How to Sell Websites to Local Businesses in 2026: A Complete Guide
Why Local Businesses Still Need Websites
Despite the rise of social media, 56% of consumers say they don't trust a business without a website (GoDaddy, 2025). For local service businesses — plumbers, roofers, landscapers, electricians — a professional web presence is the difference between winning or losing a customer who's Googling "electrician near me" at 9 PM on a Tuesday.
Yet millions of these businesses still rely on a Facebook page or a Google Business Profile as their only digital footprint. This represents an enormous opportunity for web designers, freelancers, and agency owners.
Step 1: Identify Your Target Market
The best prospects share three characteristics:
- They have no website or a very outdated one. Look for businesses with only a Google Business listing, a Yelp page, or a website that hasn't been updated since 2018.
- They operate in a high-margin service industry. Roofing, HVAC, dental, legal, and home renovation businesses can afford $1,000–$5,000 for a website because one new customer covers the cost.
- They have good reviews but poor online visibility. A 4.5-star rated plumber with 200 reviews but no website is leaving money on the table.
How to Find Them
- Google Maps: Search for a business category + city. Click through the results. If a listing has no website link, or the link goes to a Facebook page, that's a lead.
- Prospecting tools: Platforms like Mahinatar automate this by scanning Google Maps for businesses without websites and qualifying them by rating, review count, and category.
Step 2: Build the Website Before You Pitch
Here's the counterintuitive strategy that separates closers from cold-callers: build the website first, then show it to the business owner.
When you call a business and say "I can build you a website," they hear a sales pitch. When you call and say "I already built you a website — can I show it to you?" they hear a gift.
This approach works because:
- It demonstrates competence instantly
- It removes the abstract nature of the sale
- It creates reciprocity (you did work for them for free)

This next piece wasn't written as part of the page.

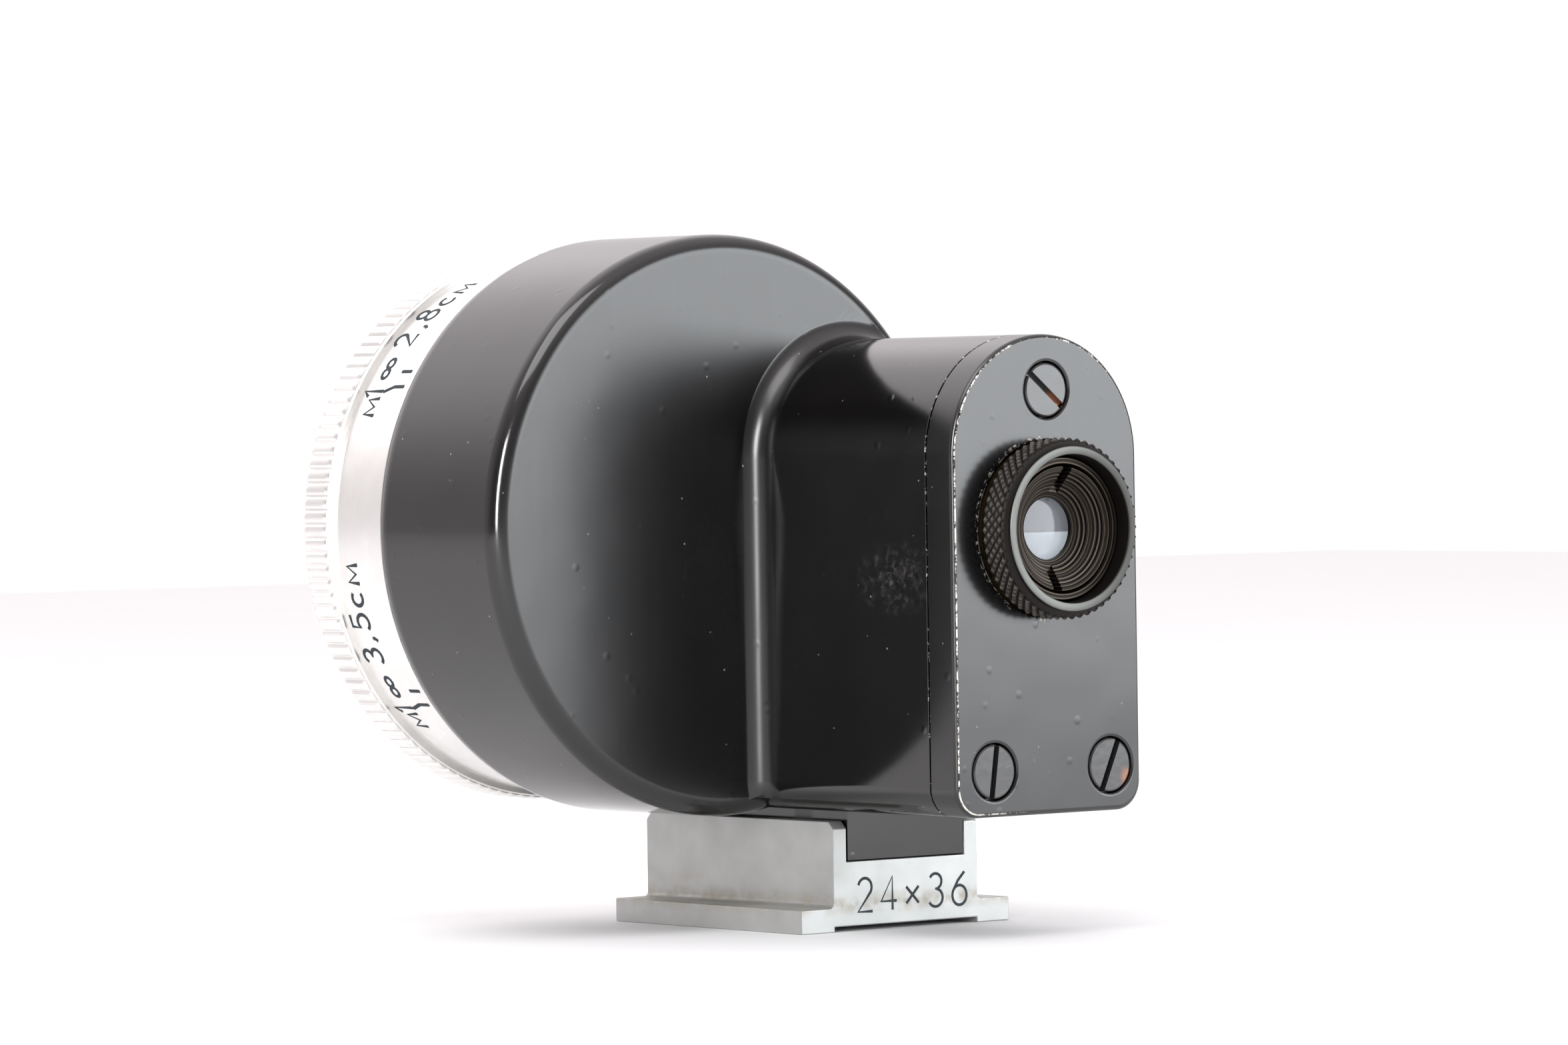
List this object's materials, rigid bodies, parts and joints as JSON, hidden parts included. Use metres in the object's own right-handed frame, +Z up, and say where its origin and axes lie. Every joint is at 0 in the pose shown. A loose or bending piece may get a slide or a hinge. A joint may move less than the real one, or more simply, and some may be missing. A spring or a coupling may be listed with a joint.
{
  "type": "turret viewfinder",
  "caption": "Shoe-mounted optical viewfinder: a knurled turret of objectives on a round drum, a prism box behind it with a focusing eyepiece, and a flat accessory foot.",
  "frame": {"origin": "centre of the bottom of the bounding box, on the plane the foot stands on", "axes": "+Y forward through the objectives, +X to the right of the person looking in, +Z up; all three turned parts of the turret lie on a line along Y at Z = 28 mm"},
  "size_m": [0.04, 0.0474, 0.048],
  "materials": {
    "housing_enamel": "glossy black stove enamel on cast alloy",
    "cover_enamel": "black enamel, a little duller and chipped at the edges",
    "foot_metal": "satin, brushed across",
    "turret_chrome": "satin chrome with a straight knurled rim",
    "knurled_brass": "blackened and knurled, worn bright at the rim",
    "blackened_brass": "blackened, turned",
    "brass": "turned",
    "steel": "turned, bright",
    "spring_steel": "hard, oiled",
    "black_screw": "black paint worn off in the slot",
    "black_anodised": "matt black",
    "plate_anodised": "matt black, turned",
    "lens_glass": "polished, faintly blue",
    "prism_glass": "polished crown glass"
  },
  "bodies": {
    "frame": {"housing": "housing_enamel", "rear_cover": "cover_enamel", "cover_screw_top": "black_screw", "cover_screw_left": "black_screw", "cover_screw_right": "black_screw", "foot": "foot_metal", "foot_screw_rear": "steel", "foot_screw_front": "steel", "turret_axle": "steel", "axle_screw": "steel", "axle_washer": "spring_steel", "detent_block": "brass", "detent_block_screw": "steel", "detent_spring": "spring_steel", "field_mask": "black_anodised", "field_lens": "lens_glass", "field_lens_cell": "black_anodised", "prism_front": "prism_glass", "prism_roof": "prism_glass", "prism_bracket": "black_anodised", "prism_clamp": "spring_steel", "bracket_screw_lower": "steel", "bracket_screw_upper": "steel", "eyepiece_bush": "brass", "guide_pin": "steel"},
    "detent": {"detent_ball": "steel"},
    "turret": {"turret_head": "turret_chrome", "turret_plate": "plate_anodised", "turret_baffle": "black_anodised", "detent_wheel": "steel", "plate_screw_36": "black_screw", "plate_screw_180": "black_screw", "plate_screw_324": "black_screw", "objective_cell_135": "black_anodised", "objective_lens_135": "lens_glass", "objective_ring_135": "black_anodised", "objective_cell_85": "black_anodised", "objective_lens_85": "lens_glass", "objective_ring_85": "black_anodised", "objective_cell_50": "black_anodised", "objective_lens_50": "lens_glass", "objective_ring_50": "black_anodised", "objective_cell_35": "black_anodised", "objective_lens_35": "lens_glass", "objective_ring_35": "black_anodised", "objective_cell_28": "black_anodised", "objective_lens_28": "lens_glass", "objective_ring_28": "black_anodised", "objective_rear_lens_35": "lens_glass", "objective_rear_lens_28": "lens_glass"},
    "eyepiece": {"eyepiece_tube": "blackened_brass", "eyepiece_lens": "lens_glass", "eyepiece_retaining_ring": "blackened_brass"},
    "focus_ring": {"eyepiece_ring": "knurled_brass"}
  },
  "joints": [
    {"name": "turret_turn", "type": "hinge", "parent": "frame", "child": "turret", "pos_m": [0, 0.021, 0.028], "axis": [0, 1, 0], "continuous": true},
    {"name": "detent_push", "type": "slide", "parent": "frame", "child": "detent", "axis": [0, 0, 1], "range_m": [-0.00035, 0], "stiffness_N_per_m": 400, "springref_m": 0.0008, "deforming": ["detent_spring"]},
    {"name": "eyepiece_travel", "type": "slide", "parent": "frame", "child": "eyepiece", "axis": [0, -1, 0], "range_m": [-0.00025, 0.00025]},
    {"name": "focus_turn", "type": "hinge", "parent": "eyepiece", "child": "focus_ring", "pos_m": [0.0107, -0.022, 0.0276], "axis": [0, -1, 0], "range_deg": [-180, 180]}
  ],
  "couplings": [
    {"joint": "focus_turn", "follows": "eyepiece_travel", "rad_per_m": 12566}
  ]
}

- It makes the business owner feel valued
With AI website generators, you can build a professional, customized website in under 2 minutes. The cost to you is essentially zero, but the perceived value to the business owner is $2,000–$5,000.
Step 3: Make the Call
Keep your initial call under 3 minutes. Here's a proven script framework:
> "Hi, is this [Owner Name]? My name is [Your Name] and I'm a local web designer. I was actually looking for a [plumber/roofer/etc.] in the area and came across your business on Google. I noticed you don't have a website yet, so I went ahead and put a sample one together for you — completely free, no obligation. Would you be open to taking a 2-minute look at it?"
Key principles:
- Lead with value, not with a pitch
- Use their name and business type
- Make the ask small ("2-minute look")
- Remove pressure ("free, no obligation")
Step 4: Present and Close
When presenting the website:
- Share the link via text or email immediately
- Walk through it on the phone — narrate what they're seeing
- Point out personalized details — their business name, services, city
- Ask for feedback — "What do you think? Is there anything you'd want to change?"
Once they start suggesting edits, they've mentally bought in. That's when you transition:
> "Great, I can make all of those changes. My standard package includes the website, mobile optimization, and 12 months of hosting for [$X]. Would you like me to get started on the final version?"
Common Objections and How to Handle Them
| Objection | Response |
|---|---|
| "I get all my business from word of mouth" | "That's great — a website makes word of mouth even more powerful. When someone refers you, the first thing the new customer does is Google your name." |
| "I already have a Facebook page" | "Facebook is great for engagement, but you don't own it. A website means you control your brand, show up in Google searches, and look professional." |
| "How much does it cost?" | "For everything I showed you — the full website, mobile-ready, hosted — it's [$X]. And since I already built the foundation, I can have the final version live within 48 hours." |
Pricing Your Services
For local business websites, pricing typically falls into these tiers:
- Basic (1-page landing): $500–$1,000
- Standard (5-page site): $1,500–$3,000
- Premium (with booking, forms, SEO): $3,000–$5,000
- Monthly maintenance add-on: $50–$150/month
The key is to bundle hosting and maintenance as recurring revenue. A $2,000 website with $100/month hosting generates $3,200 in the first year — and the hosting is almost pure profit.
Scaling Beyond Your First 10 Clients
Once you've closed your first handful of deals manually, it's time to systematize:
- Batch your prospecting: Spend Monday mornings scanning new areas
- Pre-build websites in bulk: AI tools let you generate 20+ sites in an hour
- Create a follow-up sequence: Not everyone buys on the first call. A 3-touch sequence (call → email → follow-up call) dramatically increases close rates.
- Ask for referrals: After delivering a website, ask "Do you know any other business owners who might want something like this?"
Conclusion
Selling websites to local businesses is one of the most accessible and profitable freelance business models in 2026. The combination of AI-powered website generation, automated prospecting, and a value-first sales approach means you can go from zero to your first paying client in a single week.
The businesses are out there. The tools exist. The only variable is whether you start.